> [WORK INSTRUCTIONS]: Quote every line as given.
..............................
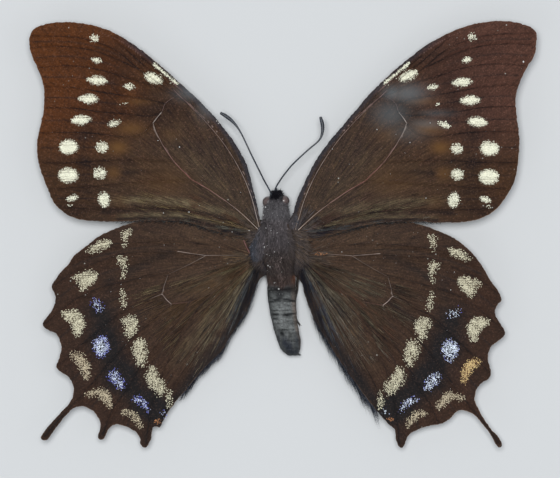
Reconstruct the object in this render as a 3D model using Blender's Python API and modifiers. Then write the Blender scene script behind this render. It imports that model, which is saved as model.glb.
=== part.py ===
"""A set swallowtail butterfly, papilio warscewiczi, lying belly down with its wings spread.

Lengths are in millimetres until the meshes are made. A place is written (out, ahead, up):
out from the plane x = 0 towards that side's wing tips, ahead towards the head, up from the floor.
The body itself leans a little to the left of that plane, as dried specimens do.
"""

import bpy
import bmesh
import numpy as np
from math import cos, pi, radians, sin
from mathutils import Matrix, Vector
from mathutils.geometry import delaunay_2d_cdt

MM = 0.001
GAP = 0.3               # clearance between a piece and what it grows from

# Wings
MEMBRANE = 0.5          # thickness between the veins
VEIN_CREST = 0.9        # thickness on a vein
VEIN_HALF = 0.45        # half the width of a vein's ridge
ROOT_CREST = 0.7        # extra thickness at the wing root
ROOT_FADE = 4.0         # distance over which that extra fades
FORE_ROOT_UP = 9.0      # height of the forewing's mid surface at its root
LAYER = 1.6             # hindwing's mid surface below the forewing's
RISE = 0.070            # climb of the wings towards their tips
DROOP = 0.0004          # how that climb eases
REAR_FALL = 0.035       # fall of the hindwing towards its tails
EDGE_STEP = 1.7         # spacing of points along the outline
VEIN_STEP = 2.6         # spacing of points along a vein
FILL_STEP = 4.5         # spacing of the points between the veins

# Body
BODY_OUT = 1.0          # the body's middle lies this far to the left
SIDES = 18              # points round the body
SQUARENESS = 2.2        # exponent of its rounded section
GROOVE_DEPTH = 0.16     # rings of the abdomen
GROOVE_REACH = 0.32
SHOULDER = 0.45         # swell over each forewing root

# Limbs
FOOT_UP = 0.20          # centre of the lowest toes, whose undersides are flat on the floor
FOOT_RADIUS = 0.32
SHAFT_RADIUS = 0.25     # antenna
CLUB_RADIUS = 0.42

# Stations of the body: ahead, centre x, half width, lowest, highest
THORAX = [
    (5.05, -1.25, 2.50, 4.2, 8.8), (4.2, -1.25, 2.90, 3.4, 9.8), (2.6, -1.20, 3.15, 2.6, 10.6),
    (0.6, -1.10, 3.35, 2.2, 11.0), (-1.6, -1.00, 3.80, 2.2, 11.1), (-3.6, -0.95, 3.75, 2.3, 10.8),
    (-5.6, -0.75, 3.40, 2.5, 10.2), (-7.6, -0.45, 3.10, 2.7, 9.4), (-9.5, -0.33, 2.92, 2.9, 8.7),
]
ABDOMEN = [
    (-9.8, -0.33, 2.93, 2.9, 8.7), (-12.0, -0.25, 2.92, 2.8, 8.5), (-15.0, 0.00, 2.75, 2.8, 8.2),
    (-17.5, 0.35, 2.58, 2.8, 7.9), (-19.5, 0.80, 2.48, 2.7, 7.5), (-21.2, 1.25, 2.36, 2.7, 7.1),
    (-22.4, 1.45, 2.10, 2.8, 6.7), (-23.3, 1.70, 1.65, 3.1, 6.2), (-24.0, 2.05, 0.85, 3.8, 5.5),
]
HEAD = [
    (5.35, -1.35, 2.15, 4.6, 8.6), (6.0, -1.40, 1.60, 4.6, 8.8), (7.0, -1.45, 1.35, 4.7, 8.9),
    (7.8, -1.45, 1.50, 5.0, 8.9), (8.4, -1.45, 1.45, 5.7, 8.7), (8.9, -1.45, 0.95, 6.6, 8.2),
]
GROOVES = (-10.9, -13.2, -16.0, -19.0, -21.2, -22.8)

# Outlines of the wings, (out, ahead), from the root along the front edge and round
LEFT_FORE = [
    (0.5, 1.2), (4.2, 1.8), (4.7, 3.6), (5.9, 9.0), (7.9, 15.4), (13.2, 23.1), (20.6, 30.4), (28.6, 37.2),
    (34.6, 40.8), (40.2, 42.3), (44.6, 42.5), (48.2, 41.9), (50.1, 40.7),
    (50.7, 38.6), (50.1, 35.8), (48.9, 33.0), (47.9, 30.0), (47.7, 27.4), (47.9, 24.4), (49.0, 19.4),
    (49.0, 15.4), (48.3, 12.6), (47.1, 9.4), (45.7, 6.4), (43.5, 4.3),
    (40.0, 3.0), (34.6, 2.7), (26.6, 2.9), (19.6, 2.6), (13.6, 0.8), (7.6, -0.8), (4.4, -1.2), (0.5, -1.0),
]
RIGHT_FORE = [
    (-1.5, 2.0), (1.8, 2.6), (2.2, 5.0), (3.7, 9.2), (7.0, 15.6), (12.7, 22.8), (19.4, 30.3), (27.9, 37.4),
    (34.3, 40.9), (40.0, 42.5), (44.8, 42.7), (48.8, 41.8), (50.5, 40.5),
    (50.6, 38.6), (50.2, 36.0), (48.8, 33.6), (47.6, 31.2), (46.6, 28.4), (46.5, 25.4), (46.9, 22.0),
    (47.2, 19.0), (47.0, 15.0), (46.3, 11.0), (44.9, 8.2), (43.4, 6.0),
    (41.0, 4.0), (37.6, 2.8), (32.2, 2.5), (24.2, 2.7), (17.2, 2.1), (11.0, 0.4), (5.0, -1.2), (-1.5, -1.0),
]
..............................
> [SOLUTION BELOW]:
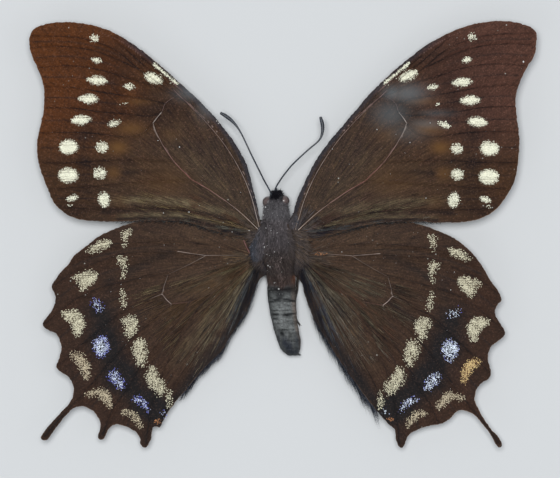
Reconstruct the object in this render as a 3D model using Blender's Python API and modifiers. Then write the Blender scene script behind this render. It imports that model, which is saved as model.glb.
=== part.py ===
"""A set swallowtail butterfly, papilio warscewiczi, lying belly down with its wings spread.

Lengths are in millimetres until the meshes are made. A place is written (out, ahead, up):
out from the plane x = 0 towards that side's wing tips, ahead towards the head, up from the floor.
The body itself leans a little to the left of that plane, as dried specimens do.
"""

import bpy
import bmesh
import numpy as np
from math import cos, pi, radians, sin
from mathutils import Matrix, Vector
from mathutils.geometry import delaunay_2d_cdt

MM = 0.001
GAP = 0.3               # clearance between a piece and what it grows from

# Wings
MEMBRANE = 0.5          # thickness between the veins
VEIN_CREST = 0.9        # thickness on a vein
VEIN_HALF = 0.45        # half the width of a vein's ridge
ROOT_CREST = 0.7        # extra thickness at the wing root
ROOT_FADE = 4.0         # distance over which that extra fades
FORE_ROOT_UP = 9.0      # height of the forewing's mid surface at its root
LAYER = 1.6             # hindwing's mid surface below the forewing's
RISE = 0.070            # climb of the wings towards their tips
DROOP = 0.0004          # how that climb eases
REAR_FALL = 0.035       # fall of the hindwing towards its tails
EDGE_STEP = 1.7         # spacing of points along the outline
VEIN_STEP = 2.6         # spacing of points along a vein
FILL_STEP = 4.5         # spacing of the points between the veins

# Body
BODY_OUT = 1.0          # the body's middle lies this far to the left
SIDES = 18              # points round the body
SQUARENESS = 2.2        # exponent of its rounded section
GROOVE_DEPTH = 0.16     # rings of the abdomen
GROOVE_REACH = 0.32
SHOULDER = 0.45         # swell over each forewing root

# Limbs
FOOT_UP = 0.20          # centre of the lowest toes, whose undersides are flat on the floor
FOOT_RADIUS = 0.32
SHAFT_RADIUS = 0.25     # antenna
CLUB_RADIUS = 0.42

# Stations of the body: ahead, centre x, half width, lowest, highest
THORAX = [
    (5.05, -1.25, 2.50, 4.2, 8.8), (4.2, -1.25, 2.90, 3.4, 9.8), (2.6, -1.20, 3.15, 2.6, 10.6),
    (0.6, -1.10, 3.35, 2.2, 11.0), (-1.6, -1.00, 3.80, 2.2, 11.1), (-3.6, -0.95, 3.75, 2.3, 10.8),
    (-5.6, -0.75, 3.40, 2.5, 10.2), (-7.6, -0.45, 3.10, 2.7, 9.4), (-9.5, -0.33, 2.92, 2.9, 8.7),
]
ABDOMEN = [
    (-9.8, -0.33, 2.93, 2.9, 8.7), (-12.0, -0.25, 2.92, 2.8, 8.5), (-15.0, 0.00, 2.75, 2.8, 8.2),
    (-17.5, 0.35, 2.58, 2.8, 7.9), (-19.5, 0.80, 2.48, 2.7, 7.5), (-21.2, 1.25, 2.36, 2.7, 7.1),
    (-22.4, 1.45, 2.10, 2.8, 6.7), (-23.3, 1.70, 1.65, 3.1, 6.2), (-24.0, 2.05, 0.85, 3.8, 5.5),
]
HEAD = [
    (5.35, -1.35, 2.15, 4.6, 8.6), (6.0, -1.40, 1.60, 4.6, 8.8), (7.0, -1.45, 1.35, 4.7, 8.9),
    (7.8, -1.45, 1.50, 5.0, 8.9), (8.4, -1.45, 1.45, 5.7, 8.7), (8.9, -1.45, 0.95, 6.6, 8.2),
]
GROOVES = (-10.9, -13.2, -16.0, -19.0, -21.2, -22.8)

# Outlines of the wings, (out, ahead), from the root along the front edge and round
LEFT_FORE = [
    (0.5, 1.2), (4.2, 1.8), (4.7, 3.6), (5.9, 9.0), (7.9, 15.4), (13.2, 23.1), (20.6, 30.4), (28.6, 37.2),
    (34.6, 40.8), (40.2, 42.3), (44.6, 42.5), (48.2, 41.9), (50.1, 40.7),
    (50.7, 38.6), (50.1, 35.8), (48.9, 33.0), (47.9, 30.0), (47.7, 27.4), (47.9, 24.4), (49.0, 19.4),
    (49.0, 15.4), (48.3, 12.6), (47.1, 9.4), (45.7, 6.4), (43.5, 4.3),
    (40.0, 3.0), (34.6, 2.7), (26.6, 2.9), (19.6, 2.6), (13.6, 0.8), (7.6, -0.8), (4.4, -1.2), (0.5, -1.0),
]
RIGHT_FORE = [
    (-1.5, 2.0), (1.8, 2.6), (2.2, 5.0), (3.7, 9.2), (7.0, 15.6), (12.7, 22.8), (19.4, 30.3), (27.9, 37.4),
    (34.3, 40.9), (40.0, 42.5), (44.8, 42.7), (48.8, 41.8), (50.5, 40.5),
    (50.6, 38.6), (50.2, 36.0), (48.8, 33.6), (47.6, 31.2), (46.6, 28.4), (46.5, 25.4), (46.9, 22.0),
    (47.2, 19.0), (47.0, 15.0), (46.3, 11.0), (44.9, 8.2), (43.4, 6.0),
    (41.0, 4.0), (37.6, 2.8), (32.2, 2.5), (24.2, 2.7), (17.2, 2.1), (11.0, 0.4), (5.0, -1.2), (-1.5, -1.0),
]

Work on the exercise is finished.